Traveling to Tirebeck, the holding her husband has just been awarded by the King of Scots, Christian de Lanson is looking forward to returning to the home she hasn’t seen since she was three years old. She hopes her Scottish ancestry and ties to the land will aid her husband’s task in bringing rebellion under control while giving her a renewed sense of purpose in a loveless marriage. But those hopes are quickly tested when she is abducted by one of the very men her husband is tasked with killing, Adam MacHeth, looking every inch the berserker and madman he is rumored to be. Determined not to be cowed, she stands her ground with Adam, who is surprisingly considerate and kind, though it seems even a madman reacts with the same revulsion upon seeing the half mask she wears to hide the disfigurement beneath it. When she is traded back to her husband in exchange for MacHeth’s brother, she is relieved to have seen the last of him even if she can’t stop thinking about him. But of course, she hasn’t really seen the last of him . . .

Adam MacHeth has one goal: to free the imprisoned father he hasn’t seen since he was a child and help him retake his earldom and the Scottish throne. The Norman knight who has taken up residence in Ross is an inconvenience, but his wife is something much more. Her ancestry and rapport with the Scottish residents of Tirebeck could be the key to uniting Ross, but it’s her strength and beauty and her intrusion into his visions of the future that both excite and disconcert him. As alliances shift and Adam puts his plans for Ross in motion, circumstances bring him and Christian together time and time again. As his feelings for her grow, Adam’s desire for his own future threatens the destiny he’s worked so hard to bring about for his family and their legacy. When betrayal brings tensions in Scotland to the breaking point, Adam and Christian both will have to determine where their loyalties lie and what they are willing to risk and endure for love and a fleeting chance at happiness.
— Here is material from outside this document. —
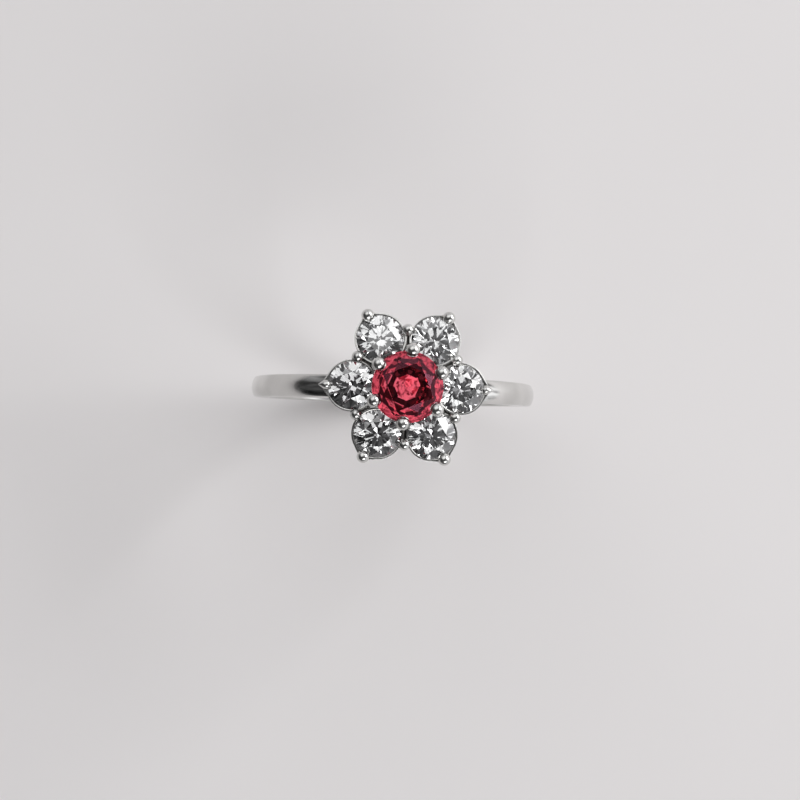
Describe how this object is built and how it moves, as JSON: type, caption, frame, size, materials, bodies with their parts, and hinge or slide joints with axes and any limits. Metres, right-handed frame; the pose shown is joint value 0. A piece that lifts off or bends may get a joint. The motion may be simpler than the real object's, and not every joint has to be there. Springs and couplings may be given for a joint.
{
  "type": "cocktail ring",
  "caption": "Flower cluster dress ring: a raised round red centre stone in claws, circled by round clear petal stones in pointed collets, on a plain narrow shank.",
  "frame": {"origin": "centre of the finger hole, midway across the shank's width", "axes": "+Z from the finger hole's centre up through the centre stone; +Y along the finger; +X across the head"},
  "size_m": [0.0202, 0.0108, 0.0243],
  "materials": {
    "white_metal": "polished white precious metal, slightly worn, rhodium-like grey",
    "centre_stone": "faceted, polished, deep pinkish red gemstone",
    "petal_stone": "faceted, polished, colourless brilliant-cut gemstone"
  },
  "bodies": {
    "root": {"shank": "white_metal", "base_ring": "white_metal", "seat_rail": "white_metal", "centre_stone": "centre_stone", "petal_stone_1": "petal_stone", "petal_stone_2": "petal_stone", "petal_stone_3": "petal_stone", "petal_stone_4": "petal_stone", "petal_stone_5": "petal_stone", "petal_stone_6": "petal_stone", "petal_collet_1": "white_metal", "petal_collet_2": "white_metal", "petal_collet_3": "white_metal", "petal_collet_4": "white_metal", "petal_collet_5": "white_metal", "petal_collet_6": "white_metal", "centre_claw_1": "white_metal", "centre_claw_2": "white_metal", "centre_claw_3": "white_metal", "centre_claw_4": "white_metal", "centre_claw_5": "white_metal", "centre_claw_6": "white_metal", "tip_claw_1": "white_metal", "tip_claw_2": "white_metal", "tip_claw_3": "white_metal", "tip_claw_4": "white_metal", "tip_claw_5": "white_metal", "tip_claw_6": "white_metal", "valley_claw_1": "white_metal", "valley_claw_2": "white_metal", "valley_claw_3": "white_metal", "valley_claw_4": "white_metal", "valley_claw_5": "white_metal", "valley_claw_6": "white_metal", "bridge_bar_1": "white_metal", "bridge_bar_2": "white_metal", "bridge_bar_3": "white_metal", "bridge_bar_4": "white_metal", "bridge_bar_5": "white_metal", "bridge_bar_6": "white_metal"}
  },
  "joints": []
}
I was instantly intrigued by the description of Rebel of Ross. I’m always looking for something different in historical romance, and this time period definitely fits that bill. I loved the inclusion of the history of the period, and the description and attention paid to historical detail. This story takes place at a very contentious time in Scottish history as rival dynasties compete for the right to rule while in England, Henry II is trying to wrestle his kingdom into order after years of civil war. The MacHeths and many other characters in the story were real, and the author has done a good job of wading through some murky history and conflicting scholarly opinions to create a plausible cast of players and scenarios. The characters of Christian and Adam are well-developed, and the chemistry between them is intense. Adam’s family play strong supporting roles, and the intrigue and violence of this era in history makes for exciting, adventurous reading. I couldn’t put it down, burning through the pages to see who would be left standing and if a happily ever after would even be possible.

The only real problem I had with this book is the inclusion of so many points of view. The story is told through the eyes of eleven characters, if I counted correctly. I found myself getting frustrated that I had to view Adam through the eyes of others rather than via his own point of view for the first half of the story. I really wanted to be in his head and get to know him on a more personal level. We do eventually start getting scenes from Adam’s point of view, and they increase in frequency toward the end. I understand the author’s desire to paint a more complete picture of the politics of the time and what was going on in different locations, but I began to grow annoyed as new characters were continually introduced with their own point of view throughout the book when I just wanted to get back to what was happening with Christian and Adam. Admittedly, I am a stickler for tight, focused point of view structures, so this may not pose a problem for other readers. And the fact that I’m still giving this four stars despite my issues with PoV tells you how good the rest of it is!

Rebel of Ross is perfect for readers who enjoy scarred and complex characters, adventure and intrigue, and a hearty dose of history in their romance. I am very much looking forward to reading the sequel!